Monday, March 15, 2021

Anthony Fauci on Lockdowns - Now and Then

This recent opinion piece in Newsweek:



...reminded me of many of the "missteps" that one of the lead characters in the COVID-19 soap opera has created for himself over the past year.


Way back in 2014 when there was an outbreak of Ebola in West Africa, Dr. Anthony Fauci, long-term Director of the National Institutes of Allergy and Infectious Diseases weighed in on the forced quarantining of medical personnel returning from the frontlines of the outbreak.

  

The 2014 to 2016 outbreak of Ebola was the largest Ebola outbreak in history.  The initial case (index patient) was reported in December 2013; an 18-month-old boy from Guinea was believed to have been infected by bats.  An official medical alert was issued on January 24, 2014 and with 49 confirmed cases and 29 deaths, the World Health Organization officially declared an outbreak of Ebolva Virus Disease.  The disease continued to spread to Liberia and Sierra Leone and on August 8, 2014, the World Health Organization declared a Public Health Emergency of International Concern, a designation used only for events that either require a co-ordinated international response or have a risk of spreading internationally.  Over the entire duration of the epidemic, EVD eventually spread to Italy, Mali, Nigeria, Senegal, Spain, the United Kingdom and the United States.

 

Here is a table showing the nations involved in the epidemic, the number of total cases, laborator confirmed cases and total deaths:

 


Here is a graph showing the frequency of new cases in Guinea, Liberia and Sierra Leone over the duration of the Ebola outbreak:

 

 

In total, there were 28,652 suspected, probable and confirmed cases with 11,325 deaths for an case fatality rate of 39.5 percent.  By way of comparison, the case fatality rate for the COVID-19 pandemic looks like this:

 


Ebola did spread to the United States as shown in this quote from the CDC's website:

  

"Overall, eleven people were treated for Ebola in the United States during the 2014-2016 epidemic. On September 30, 2014, CDC confirmed the first travel-associated case of EVD diagnosed in the United States in a man who traveled from West Africa to Dallas, Texas. The patient (the index case) died on October 8, 2014. Two healthcare workers who cared for him in Dallas tested positive for EVD. Both recovered.

 

On October 23, 2014, a medical aid worker who had volunteered in Guinea was hospitalized in New York City with suspected EVD. The diagnosis was confirmed by the CDC the next day. The patient recovered.

 

Seven other people were cared for in the United States after they were exposed to the virus and became ill while in West Africa, the majority of whom were medical workers. They were transported by chartered aircraft from West Africa to hospitals in the United States. Six of these patients recovered, one died."

  

With that background, let's look at what Dr.

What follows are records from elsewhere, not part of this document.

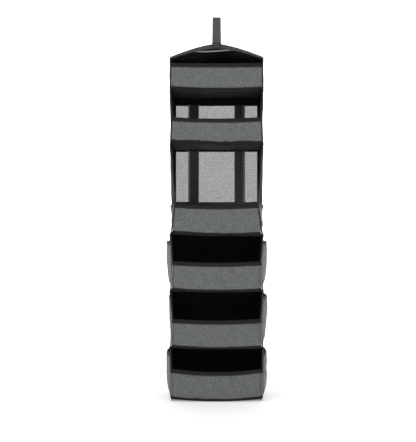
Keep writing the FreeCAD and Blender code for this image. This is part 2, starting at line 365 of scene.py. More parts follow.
def settle(pieces, slack, push):
    """Lets sheets of slightly spare cloth buckle between their sewn edges under their own weight and a
    push from inside, and keeps the shape. Each piece has its sewn points in the group "sewn"."""
    scene = bpy.context.scene
    settings = {
        "vertex_group_mass": "sewn", "quality": 5, "mass": 0.2, "tension_stiffness": 25,
        "compression_stiffness": 25, "shear_stiffness": 12, "bending_stiffness": 0.4, "shrink_min": -slack,
        "use_pressure": True, "uniform_pressure_force": push,
    }
    for piece in pieces:
        cloth = piece.modifiers.new("cloth", "CLOTH")
        for key, value in settings.items():
            setattr(cloth.settings, key, value)
        cloth.collision_settings.use_collision = False
        cloth.point_cache.frame_end = SETTLE_FRAMES
    for number in range(1, SETTLE_FRAMES + 1):
        scene.frame_set(number)
    graph = bpy.context.evaluated_depsgraph_get()
    for piece in pieces:
        moved = [v.co.copy() for v in piece.evaluated_get(graph).data.vertices]
        piece.modifiers.remove(piece.modifiers["cloth"])
        for vertex, place in zip(piece.data.vertices, moved):
            shift = place - vertex.co
            if shift.length > SETTLE_LIMIT:
                shift *= SETTLE_LIMIT / shift.length
            vertex.co += shift
        piece.data.update()
    scene.frame_set(1)


def sew(piece, chosen):
    """Puts the points whose (u, v) chosen picks in the group that stays where it is sewn."""
    group = piece.vertex_groups.new(name="sewn")
    layer = piece.data.uv_layers["cloth"].data
    for loop in piece.data.loops:
        if chosen(*layer[loop.index].uv):
            group.add([loop.vertex_index], 1.0, "REPLACE")


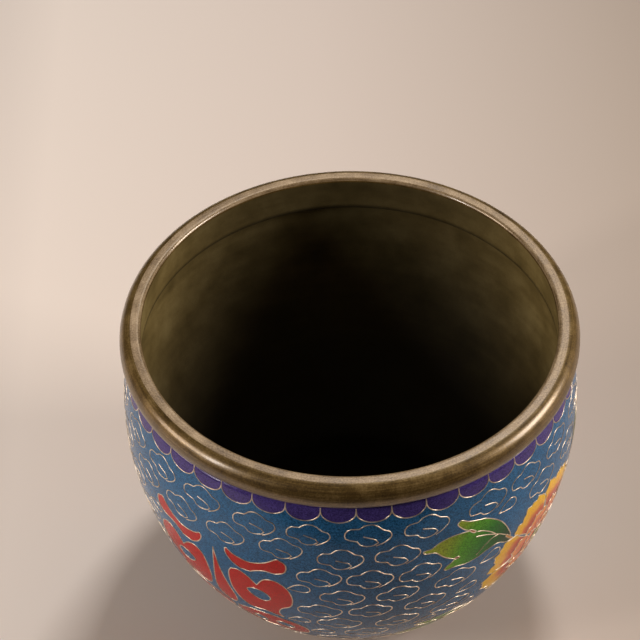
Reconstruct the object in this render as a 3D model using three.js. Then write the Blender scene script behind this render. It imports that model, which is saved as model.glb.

Fauci, the COVID-19 pandemic's chief public relations officer in the United States had to say about how the United States responded to the appearance of Ebola in the United States among people who had either travelled to the West Africa or volunteered as medical aides in West Africa during the epidemic:

 


Here are some quotes:

  

"A top health official helping to coordinate the government’s response to Ebola says quarantining healthcare workers returning from West Africa would be a “draconian” response to the crisis.

 

Dr. Anthony Fauci, director of the National Institute of Allergy and Infectious Diseases, said Sunday those returning healthcare workers should be treated like “heroes.”

  

“We need to treat returning people with respect ... they’re really heroes,” Fauci said on NBC’s “Meet the Press.”

 

“We’re being a little bit draconian,” he added….

 

His comments come after officials in New York, New Jersey and Illinois announced quarantines for healthcare workers returning from West Africa after a doctor tested positive for the deadly virus.

 

Fauci warned that overly aggressive quarantines could make healthcare workers "very, very uncomfortable” and discourage them from volunteering.

 

"The best way to protect us is to stop the epidemic in Africa, and we need those healthcare workers,” Fauci said on "Fox News Sunday.” "So we do not want to put them in a position where it makes it very, very uncomfortable for them to even volunteer to go."

 

So, in other words, in Anthony Fauci's world, a disease that had a case fatality rate of 39.5 percent did not warrant a quarantine of the infected but a disease with a case fatality rate of less than 5 percent (and an infection fatality rate of 0.2 percent) requires the lockdown of entire nations.  But, then again, given his flip-flopping on wearing masks during the COVID-19 pandemic, why should we be surprised?


Let's close with this 2009 interview with Fauci where he discusses 2009 H1N1 pandemic (start at the 5 minute 27 second mark):



Here's the key quote:


"You can't isolate yourself from the rest of the world for the whole flu season".  

 

We really are living in an age of stupid.